Journalists didn’t lead the charge for change in part because, by the mid-20th century, the mythology of journalism demanded that it be a “cloistered profession” with its own codes, trade secrets, and internal loyalties.
Look at page 25 of the Times Innovation report. There’s a graphic entitled “What are we trying to do?” The ideal, it seems, is to move in this sequence: “non-readers –> drive by–> repeat readers –> registered reader –> subscriber –> loyalist.”
Loyalist? Say what? Like a news Tory, as opposed to a news Whig? Despite its many accomplishments, and the relative good will built up over many decades of journalistic service, few people will want to be considered Times Loyalists. It’s crassly self-promoting and historically regressive.
There are a few redeeming sections of the report. For instance, on p. 31 there is a “best practices” section for keeping track of experiments — an idea that is hardly novel outside the news industry, but one that ought to be shouted from the rooftops to the news Tories.
But for the most part, the focus is on promotion, packaging and using the existing resources to maximum commercial effect.
So in that sense, the Innovation report is misnamed. It’s really a Tory call to news loyalists in the hope they will rally around the standard and defend the last bastions.
Sadly, it’s too small for a once-great institution and too late for the digital revolution. It’s spoken in the dead voice of an older generation.

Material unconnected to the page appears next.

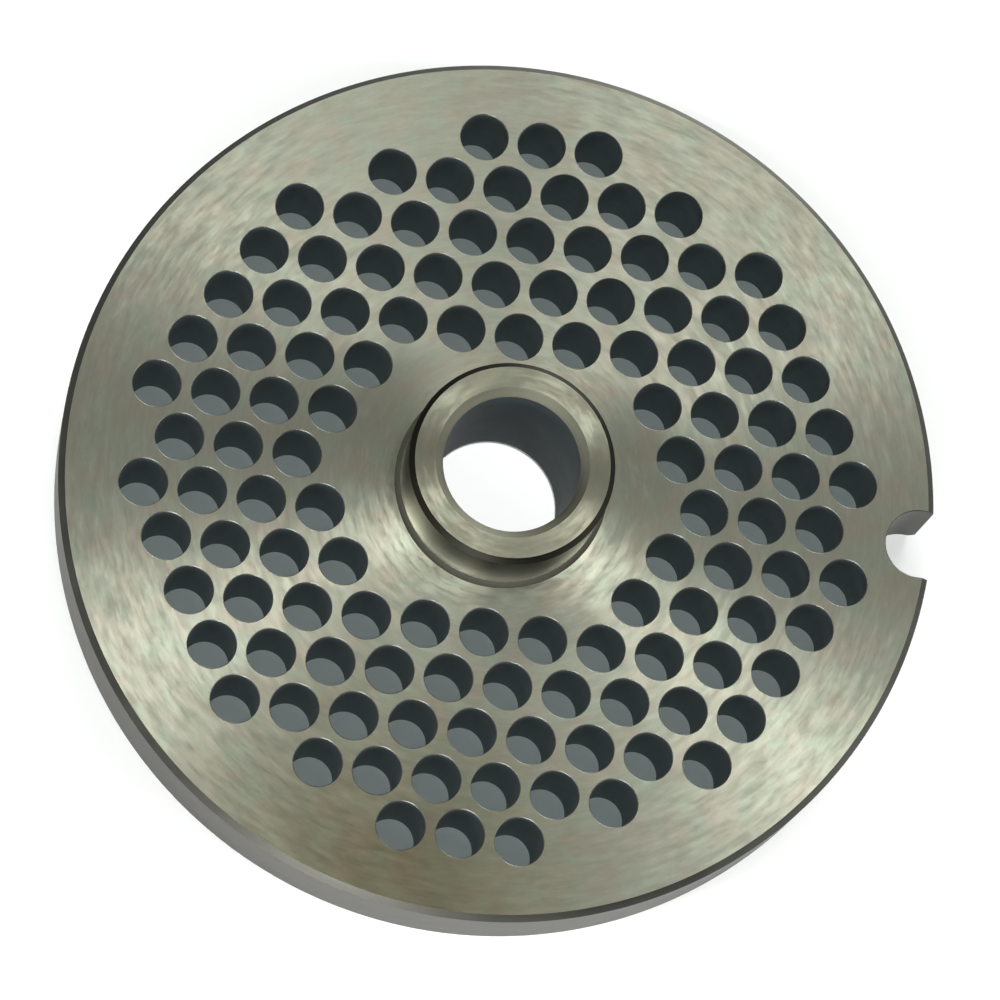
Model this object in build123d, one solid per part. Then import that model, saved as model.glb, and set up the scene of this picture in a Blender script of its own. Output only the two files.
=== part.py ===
from build123d import *
import math
import os

# Meat grinder plate: one turned, notched, drilled and ground steel disc with a raised hub.
# Millimetres. The origin is the middle of the flat cutting face, +Z points out of the hub,
# and +X points from the bore through the middle of the rim notch.

# Disc
plate_diameter = 82.0
plate_thickness = 9.5
rim_chamfer = 0.6          # on both edges of the rim

# Hub
hub_diameter = 19.0
hub_height = 8.0           # above the outer side of the disc
hub_top_chamfer = 0.5
hub_foot_leg = 0.5         # straight fillet left in the corner between hub and disc

# Bore for the stud of the worm
bore_diameter = 12.7
bore_mouth_chamfer = 0.75  # at the hub's top
bore_back_chamfer = 0.5    # at the cutting face

# Hole field: a triangular lattice whose rows run along X
hole_diameter = 4.5
hole_sides = 20            # a drilled hole is drawn as a prism of the same area, within 0.02 of round
hole_pitch = 5.48
hub_land = 2.2             # least metal between a hole and the hub's wall
rim_land = 4.75            # least metal between a hole and the rim
notch_land = 2.0           # least metal between a hole and the notch

# Notch that keys the plate to the pin in the grinder's head
notch_width = 6.4
notch_depth = 4.5          # from the rim to the notch's round end

# Places that follow from the sizes
plate_radius = plate_diameter / 2
hub_radius = hub_diameter / 2
bore_radius = bore_diameter / 2
hole_radius = hole_diameter / 2
notch_radius = notch_width / 2
hub_top = plate_thickness + hub_height
notch_centre_x = plate_radius - notch_depth + notch_radius
row_spacing = hole_pitch * math.sqrt(3) / 2
innermost_centre = hub_radius + hub_land + hole_radius
outermost_centre = plate_radius - rim_land - hole_radius


def turned_blank():
    # Half of the cross-section, from the bore's back edge round to its mouth, spun about Z
    with BuildPart() as blank:
        with BuildSketch(Plane.XZ):
            with BuildLine():
                Polyline(
                    (bore_radius, bore_back_chamfer),
                    (bore_radius + bore_back_chamfer, 0),
                    (plate_radius - rim_chamfer, 0),
                    (plate_radius, rim_chamfer),
                    (plate_radius, plate_thickness - rim_chamfer),
                    (plate_radius - rim_chamfer, plate_thickness),
                    (hub_radius + hub_foot_leg, plate_thickness),
                    (hub_radius, plate_thickness + hub_foot_leg),
                    (hub_radius, hub_top - hub_top_chamfer),
                    (hub_radius - hub_top_chamfer, hub_top),
                    (bore_radius + bore_mouth_chamfer, hub_top),
                    (bore_radius, hub_top - bore_mouth_chamfer),
                    close=True,
                )
            make_face()
        revolve(axis=Axis.Z)
    return blank.part


def notch_cutter():
    # A slot that ends in a half circle and runs out past the rim
    overrun = notch_width
    with BuildPart() as cutter:
        with BuildSketch():
            with Locations((notch_centre_x, 0)):
                Circle(notch_radius)
                Rectangle(
                    notch_depth + overrun,
                    notch_width,
                    align=(Align.MIN, Align.CENTER),
                )
        extrude(amount=plate_thickness)
    return cutter.part


def clears_notch(x, y):
    # Level with the slot only the distance across it counts, and short of it that to its round end
    reach = notch_radius + notch_land + hole_radius
    return math.hypot(min(x - notch_centre_x, 0), y) >= reach


def hole_centres():
    # Rows k at k * row_spacing. Even rows stand half a pitch aside, so the bore lies midway
    # between two places of the middle row. A place is drilled where enough metal stays round it.
    rows = math.ceil(outermost_centre / row_spacing)
    columns = math.ceil(outermost_centre / hole_pitch)
    centres = []
    for k in range(-rows, rows + 1):
        aside = hole_pitch / 2 if k % 2 == 0 else 0.0
        for j in range(-columns - 1, columns + 1):
            x = j * hole_pitch + aside
            y = k * row_spacing
            if innermost_centre <= math.hypot(x, y) <= outermost_centre and clears_notch(x, y):
                centres.append((x, y))
    return centres


def drills():
    # A regular polygon of n sides has the circle's area when its corners lie at
    # radius * sqrt(2 pi / (n sin(2 pi / n)))
    turn = 2 * math.pi / hole_sides
    corner_radius = hole_radius * math.sqrt(turn / math.sin(turn))
    with BuildPart() as cutters:
        with BuildSketch():
            with Locations(*hole_centres()):
                RegularPolygon(corner_radius, hole_sides)
        extrude(amount=plate_thickness)
    return cutters.part


grinder_plate = turned_blank() - notch_cutter() - drills()

os.makedirs("parts", exist_ok=True)
# Curves on the faces are left out of the file, because flat and round faces don't need them
export_step(grinder_plate, "parts/grinder_plate.step", write_pcurves=False)
print("holes", len(hole_centres()))
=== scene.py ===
import math

import bmesh
import bpy
import numpy as np
from mathutils import Matrix, Vector
from mathutils.geometry import delaunay_2d_cdt


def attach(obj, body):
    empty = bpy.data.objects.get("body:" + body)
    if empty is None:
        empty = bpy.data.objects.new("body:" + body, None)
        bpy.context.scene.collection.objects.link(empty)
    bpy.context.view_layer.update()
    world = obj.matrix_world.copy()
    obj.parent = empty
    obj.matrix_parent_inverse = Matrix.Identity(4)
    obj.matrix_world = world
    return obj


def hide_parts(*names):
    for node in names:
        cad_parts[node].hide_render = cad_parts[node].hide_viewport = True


# Meat grinder plate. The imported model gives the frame, and one finer mesh with the real finishes stands
# for it. Shapes are worked out in millimetres and written to Blender in metres. The origin is the middle
# of the cutting face, +Z points out of the hub and +X through the middle of the notch.
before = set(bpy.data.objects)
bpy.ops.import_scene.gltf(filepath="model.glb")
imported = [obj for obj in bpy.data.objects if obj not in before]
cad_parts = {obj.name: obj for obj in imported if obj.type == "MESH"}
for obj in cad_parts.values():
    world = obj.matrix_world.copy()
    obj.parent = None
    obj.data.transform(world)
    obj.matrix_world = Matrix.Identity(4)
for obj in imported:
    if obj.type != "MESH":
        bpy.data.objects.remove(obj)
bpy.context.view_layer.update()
mm = 0.001


# Plate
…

It doesn’t have to be a eulogy, though. There are plenty of new ideas out there , about how to build community, about how to achieve what Walter Lippmann predicted would be the fourth stage of the media: Organized intelligence.*
Here’s one thought: It doesn’t revolve around loyalty or packaging. If anything, it revolves around community building. It revolves around the press sharing its own power to empower others, as it should have done all along. It involves the Times role as the one of the last leaders still standing and the ethical responsibility to forge a new way forward.
* Lippmann’s four stages: 1) Totalitarian; 2) Partisan (Tory/Whig, Republican/Democrat); 3) Commercial / Penny Press; 4) Organized Intelligence.